At face value, Johnson's rhetoric was bonkers but predictable: The GOP lawmaker is a far-right ally of Donald Trump and a man who eagerly embraces odd conspiracy theories. It surprised no one when Johnson helped fuel his party's anti-election Big Lie.

Indeed, as Republican state legislators in Wisconsin moved forward with plans for a taxpayer-financed "investigation" into election irregularities that don't exist, Johnson endorsed the effort.

With this in mind, it came as a bit of a surprise when the senator acknowledged reality when he apparently didn't know he was being recorded. The Milwaukee Journal Sentinel reported:

As Wisconsin Republicans in recent days widened a review of the presidential election, U.S. Sen. Ron Johnson told a woman the only reason Donald Trump lost the state was because he didn't perform as well as other GOP candidates on the ballot. The Oshkosh Republican made the comment to a liberal activist who posed as a conservative at a Republican event held Sunday. She posted a video of their exchange on Twitter on Tuesday.

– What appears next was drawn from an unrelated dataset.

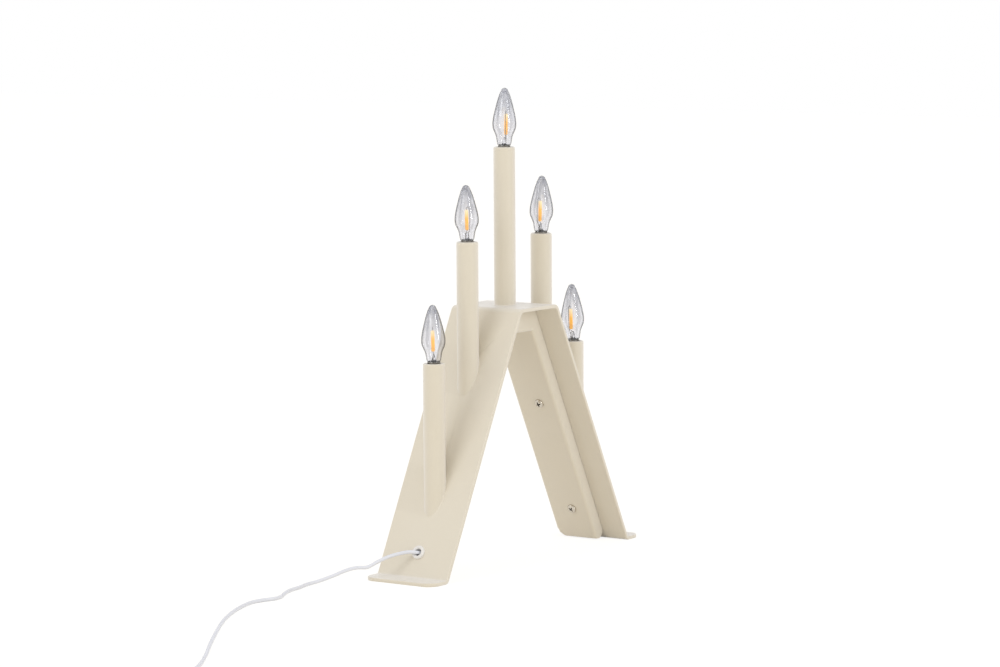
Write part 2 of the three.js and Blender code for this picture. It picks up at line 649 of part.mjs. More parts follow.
function grommetGeometry() {
  return turnedRing([
    [GROMMET_MOUTH_RADIUS, grommetBottom], [GROMMET_FLANGE_RADIUS, grommetBottom],
    [GROMMET_FLANGE_RADIUS, -STRIP_THICKNESS - SEAT_GAP], [GROMMET_NECK_RADIUS, -STRIP_THICKNESS - SEAT_GAP],
    [GROMMET_NECK_RADIUS, SEAT_GAP], [GROMMET_FLANGE_RADIUS, SEAT_GAP],
    [GROMMET_FLANGE_RADIUS, grommetTop - GROMMET_EDGE], [GROMMET_FLANGE_RADIUS - GROMMET_EDGE, grommetTop],
    [GROMMET_MOUTH_RADIUS, grommetTop], [GROMMET_BORE_RADIUS, grommetTop - GROMMET_FLARE],
    [GROMMET_BORE_RADIUS, grommetBottom + GROMMET_FLARE],
  ], GROMMET_SIDES);
}

const blockBack = coverWebDepth - COVER_SHEET - SEAT_GAP;
const blockFront = blockBack - BLOCK_SIZE[2];

function addCableEntry() {
  const place = legGroup(-1, GROMMET_FACE_HEIGHT, 0);
  addMesh(place, 'grommet', grommetGeometry(), 'white');
  const terminals = addMesh(place, 'terminal_block', block(...BLOCK_SIZE), 'white');
  terminals.position.z = -(blockBack + blockFront) / 2;
  candlestick.add(place);
}

// Series wiring: one wire from the block to the first lamp, one from lamp to lamp, and one back
function lampWireEnd({ x, rim, wireSide }, arriving) {
  const end = rim + tagEnd - SEAT_GAP;
  const reach = arriving ? 0 : tagRadius;
  return new THREE.Vector3(x + reach * wireSide.x, reach * wireSide.y, end);
}

function wireInTube(candle, arriving) {
  const sideways = arriving ? -WIRE_OFFSET : WIRE_OFFSET;
  const [x, y] = [candle.x + sideways * candle.wireSide.x, sideways * candle.wireSide.y];
  const top = candle.rim + tagEnd - SEAT_GAP - WIRE_BELOW_SOCKET;
  const through = candle.x === 0 ? STRIP_THICKNESS : WIRE_THROUGH_FRAME / LEG_SINE;
  const heights = [top, candle.foot + WIRE_ABOVE_FRAME, candle.foot - through];
  return [lampWireEnd(candle, arriving), ...heights.map((height) => new THREE.Vector3(x, y, height))];
}

// A wire's loop below a tube, from the height where it leaves the tube to its lane in the channel
function loopBelow(candle, side, tubeY, laneY) {
  const place = (drop, depth, y) => legPoint(side, candle.foot - drop, depth, y);
  return [
    place(LOOP_DROP, WIRE_DEPTH - 1, tubeY), place(LOOP_DEPTH, WIRE_DEPTH, (tubeY + laneY) / 2),
    place(LOOP_DROP, WIRE_DEPTH, laneY), place(LOOP_RETURN, WIRE_DEPTH, laneY),
  ];
}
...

"There's nothing obviously skewed about the results," the senator conceded. Noting the results from other Wisconsin races, Johnson added, "If all the Republicans voted for Trump the way they voted for the Assembly candidates, he would have won. He didn't get 51,000 votes that other Republicans got, and that's why he lost."

As a factual matter, that's true. But as a political matter, Trump and his allies remain wedded to the idea that the former president did not, in fact, "lose," reality notwithstanding.

Or put another way, this new video creates a problem for Johnson because it shows him telling the truth about something pro-Trump Republicans are expected to lie about.

Asked for comment, the GOP senator sent a statement to the Journal Sentinel in which Johnson didn't walk back his recorded comments, but he did try to toe the party line as best he could. Indeed, the Republican touched a variety of bases, pointing to unspecified "irregularities," accusing Mark Zuckerberg's non-profit organization of "affecting local control of vote-counting," and even celebrating Trump's role in "energizing the Republican base."

The bottom line, however, remains the same: Johnson knows there's nothing "skewed" about Wisconsin's election results, and he also knows that Trump lost because he received fewer votes.

If the former president starts whining about the senator failing to be a reliable ally to the anti-election cause, at least we'll know why.